- **Short problem**
Return, exactly as written, every line from the first line of the data below through the line that contains "return (left +".
[START OF Information supplied]
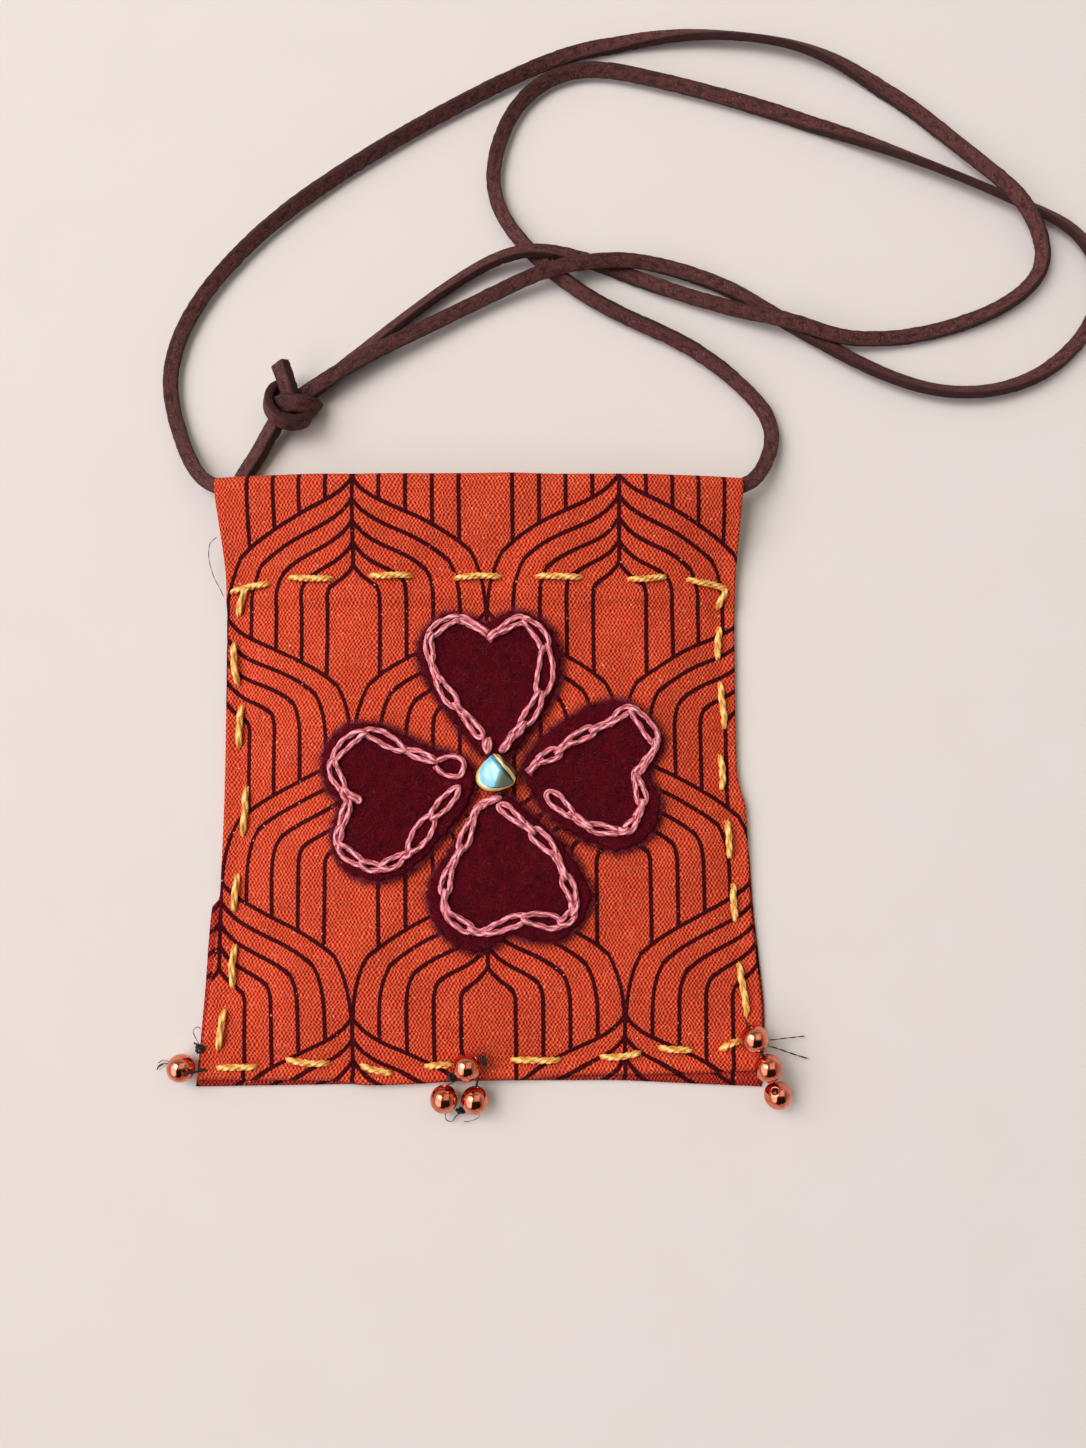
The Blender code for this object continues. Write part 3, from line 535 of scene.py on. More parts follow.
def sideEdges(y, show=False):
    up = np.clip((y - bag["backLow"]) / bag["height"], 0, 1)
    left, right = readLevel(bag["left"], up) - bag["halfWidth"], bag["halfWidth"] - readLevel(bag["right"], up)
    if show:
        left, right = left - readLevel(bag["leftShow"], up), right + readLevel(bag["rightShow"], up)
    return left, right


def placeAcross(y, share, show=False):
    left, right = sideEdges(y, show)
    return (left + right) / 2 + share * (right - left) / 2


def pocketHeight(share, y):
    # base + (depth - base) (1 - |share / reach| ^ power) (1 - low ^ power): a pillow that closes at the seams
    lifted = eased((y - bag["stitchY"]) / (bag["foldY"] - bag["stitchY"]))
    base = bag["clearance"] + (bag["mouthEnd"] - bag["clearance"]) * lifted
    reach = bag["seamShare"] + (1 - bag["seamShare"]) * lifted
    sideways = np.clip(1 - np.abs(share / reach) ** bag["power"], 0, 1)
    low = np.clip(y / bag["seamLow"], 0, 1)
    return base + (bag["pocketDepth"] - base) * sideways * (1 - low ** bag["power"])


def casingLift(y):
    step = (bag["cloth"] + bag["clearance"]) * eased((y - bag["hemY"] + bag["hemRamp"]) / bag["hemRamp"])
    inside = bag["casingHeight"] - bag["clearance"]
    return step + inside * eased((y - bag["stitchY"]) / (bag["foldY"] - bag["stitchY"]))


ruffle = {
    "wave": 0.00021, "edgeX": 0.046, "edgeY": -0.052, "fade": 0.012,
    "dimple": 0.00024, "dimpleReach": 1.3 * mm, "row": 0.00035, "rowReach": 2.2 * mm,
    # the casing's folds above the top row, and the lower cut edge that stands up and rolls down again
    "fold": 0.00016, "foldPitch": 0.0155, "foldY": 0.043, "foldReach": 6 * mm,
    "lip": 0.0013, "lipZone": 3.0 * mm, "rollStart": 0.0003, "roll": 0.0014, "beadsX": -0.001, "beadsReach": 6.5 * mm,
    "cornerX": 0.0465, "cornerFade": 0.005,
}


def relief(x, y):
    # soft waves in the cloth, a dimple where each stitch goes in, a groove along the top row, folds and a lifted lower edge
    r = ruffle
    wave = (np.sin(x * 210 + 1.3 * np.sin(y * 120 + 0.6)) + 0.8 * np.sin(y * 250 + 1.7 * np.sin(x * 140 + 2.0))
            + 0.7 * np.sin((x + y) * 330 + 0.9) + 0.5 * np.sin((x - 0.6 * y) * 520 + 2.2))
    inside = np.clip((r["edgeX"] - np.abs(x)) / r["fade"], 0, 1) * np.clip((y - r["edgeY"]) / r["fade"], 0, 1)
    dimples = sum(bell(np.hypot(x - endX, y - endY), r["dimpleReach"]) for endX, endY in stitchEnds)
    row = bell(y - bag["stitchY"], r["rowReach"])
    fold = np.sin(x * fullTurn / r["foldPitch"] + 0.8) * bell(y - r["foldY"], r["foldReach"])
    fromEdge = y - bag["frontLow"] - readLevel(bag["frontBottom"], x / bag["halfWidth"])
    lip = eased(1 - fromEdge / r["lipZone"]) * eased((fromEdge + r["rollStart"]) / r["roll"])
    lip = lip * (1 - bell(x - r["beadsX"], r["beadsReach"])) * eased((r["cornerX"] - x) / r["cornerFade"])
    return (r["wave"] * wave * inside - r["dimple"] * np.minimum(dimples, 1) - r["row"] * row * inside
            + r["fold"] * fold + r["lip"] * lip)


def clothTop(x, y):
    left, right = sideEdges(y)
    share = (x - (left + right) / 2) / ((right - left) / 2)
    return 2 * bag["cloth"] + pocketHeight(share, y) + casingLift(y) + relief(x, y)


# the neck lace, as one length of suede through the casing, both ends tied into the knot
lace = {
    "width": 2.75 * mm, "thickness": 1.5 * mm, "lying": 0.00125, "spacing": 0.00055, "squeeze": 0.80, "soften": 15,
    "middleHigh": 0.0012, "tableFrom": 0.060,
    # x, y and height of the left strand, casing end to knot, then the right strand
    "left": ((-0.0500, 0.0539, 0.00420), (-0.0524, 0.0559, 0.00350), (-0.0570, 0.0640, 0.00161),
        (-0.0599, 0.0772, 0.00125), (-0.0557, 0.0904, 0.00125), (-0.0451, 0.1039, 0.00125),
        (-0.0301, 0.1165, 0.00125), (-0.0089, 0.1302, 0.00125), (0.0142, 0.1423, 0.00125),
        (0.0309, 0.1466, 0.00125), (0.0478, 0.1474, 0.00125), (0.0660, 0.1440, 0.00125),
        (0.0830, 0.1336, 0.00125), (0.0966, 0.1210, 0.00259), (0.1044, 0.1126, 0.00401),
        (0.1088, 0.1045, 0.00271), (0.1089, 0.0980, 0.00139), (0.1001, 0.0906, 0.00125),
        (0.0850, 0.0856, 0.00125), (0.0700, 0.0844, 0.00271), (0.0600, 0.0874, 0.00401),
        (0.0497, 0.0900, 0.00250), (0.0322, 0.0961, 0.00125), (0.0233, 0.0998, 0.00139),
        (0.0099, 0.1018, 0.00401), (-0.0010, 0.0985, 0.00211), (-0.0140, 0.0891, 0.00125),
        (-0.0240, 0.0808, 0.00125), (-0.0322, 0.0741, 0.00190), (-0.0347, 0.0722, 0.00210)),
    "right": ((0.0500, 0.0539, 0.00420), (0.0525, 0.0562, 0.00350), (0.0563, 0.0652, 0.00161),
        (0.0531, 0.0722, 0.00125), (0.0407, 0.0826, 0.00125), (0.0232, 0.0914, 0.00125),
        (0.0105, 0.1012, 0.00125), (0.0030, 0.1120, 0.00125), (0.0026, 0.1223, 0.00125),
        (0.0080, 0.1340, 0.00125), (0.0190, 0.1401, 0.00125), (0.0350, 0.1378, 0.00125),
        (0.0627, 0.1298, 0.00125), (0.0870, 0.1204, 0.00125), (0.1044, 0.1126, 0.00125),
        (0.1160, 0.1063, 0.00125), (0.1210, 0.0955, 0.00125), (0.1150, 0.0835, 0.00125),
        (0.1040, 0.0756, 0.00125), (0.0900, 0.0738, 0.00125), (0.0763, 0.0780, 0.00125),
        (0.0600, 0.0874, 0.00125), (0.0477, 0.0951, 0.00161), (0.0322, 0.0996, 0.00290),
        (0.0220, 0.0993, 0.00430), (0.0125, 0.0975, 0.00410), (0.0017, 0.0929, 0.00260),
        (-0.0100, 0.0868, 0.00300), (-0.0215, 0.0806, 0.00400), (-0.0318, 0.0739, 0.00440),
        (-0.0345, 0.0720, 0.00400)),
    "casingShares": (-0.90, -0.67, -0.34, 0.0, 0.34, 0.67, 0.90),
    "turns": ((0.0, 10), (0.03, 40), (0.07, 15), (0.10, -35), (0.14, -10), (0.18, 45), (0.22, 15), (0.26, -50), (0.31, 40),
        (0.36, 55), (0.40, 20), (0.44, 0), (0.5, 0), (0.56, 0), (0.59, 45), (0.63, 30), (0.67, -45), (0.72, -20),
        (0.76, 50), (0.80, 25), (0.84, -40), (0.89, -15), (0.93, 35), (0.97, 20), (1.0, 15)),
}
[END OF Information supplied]
- **Exercise answer**
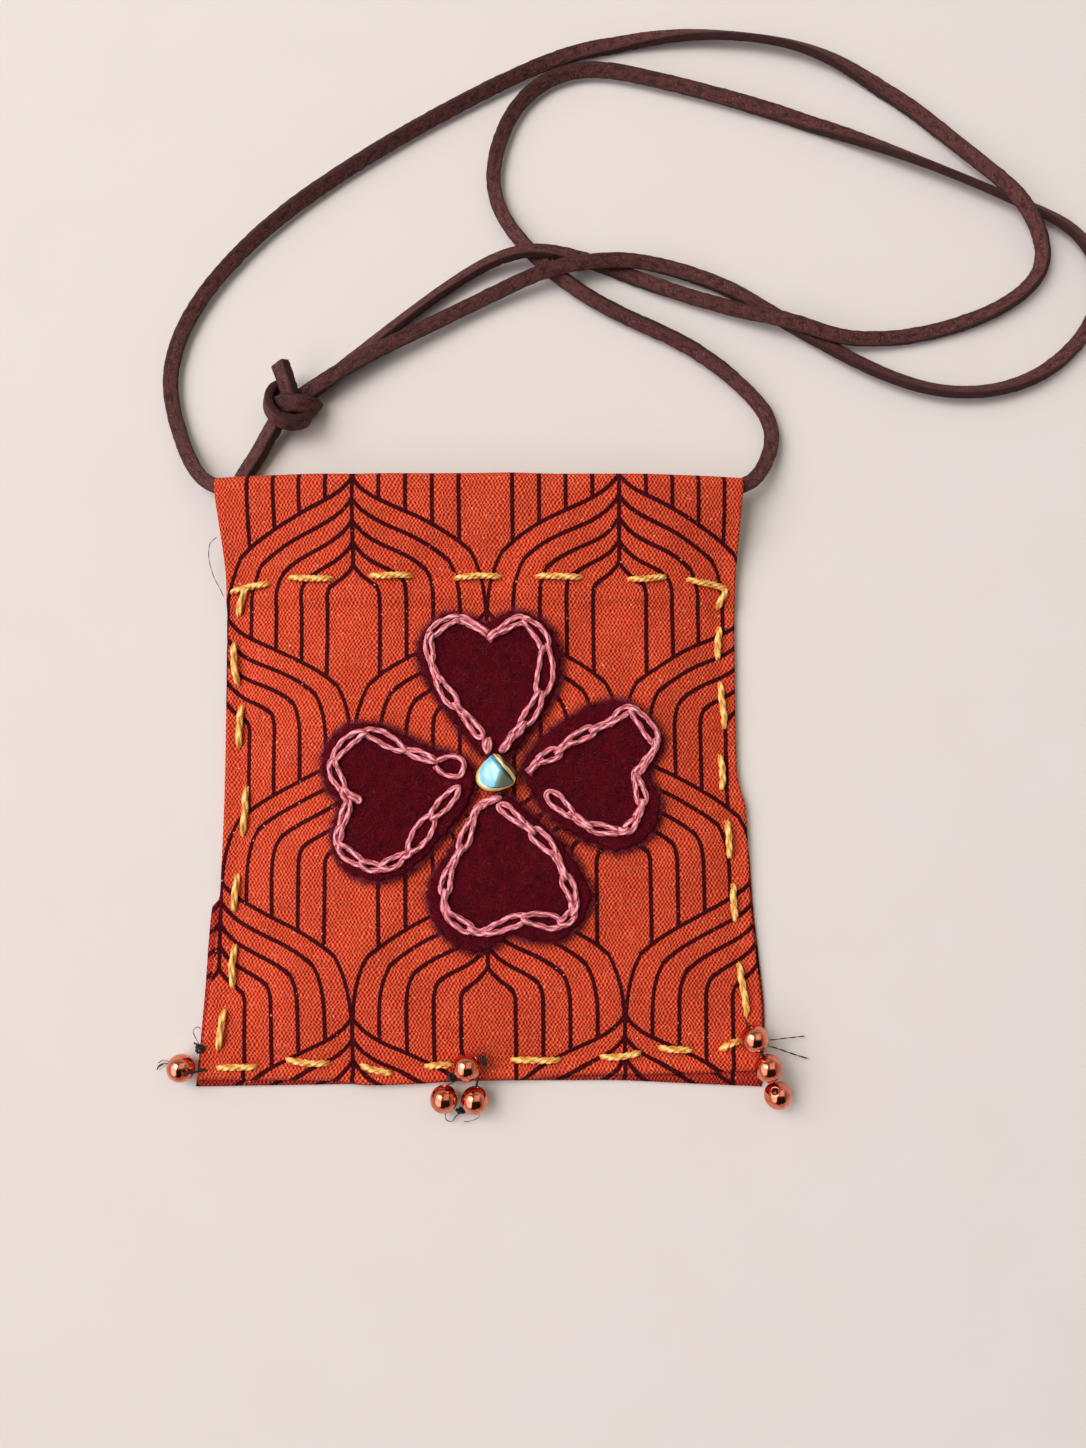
The Blender code for this object continues. Write part 3, from line 535 of scene.py on. More parts follow.
def sideEdges(y, show=False):
    up = np.clip((y - bag["backLow"]) / bag["height"], 0, 1)
    left, right = readLevel(bag["left"], up) - bag["halfWidth"], bag["halfWidth"] - readLevel(bag["right"], up)
    if show:
        left, right = left - readLevel(bag["leftShow"], up), right + readLevel(bag["rightShow"], up)
    return left, right


def placeAcross(y, share, show=False):
    left, right = sideEdges(y, show)
    return (left + right) / 2 + share * (right - left) / 2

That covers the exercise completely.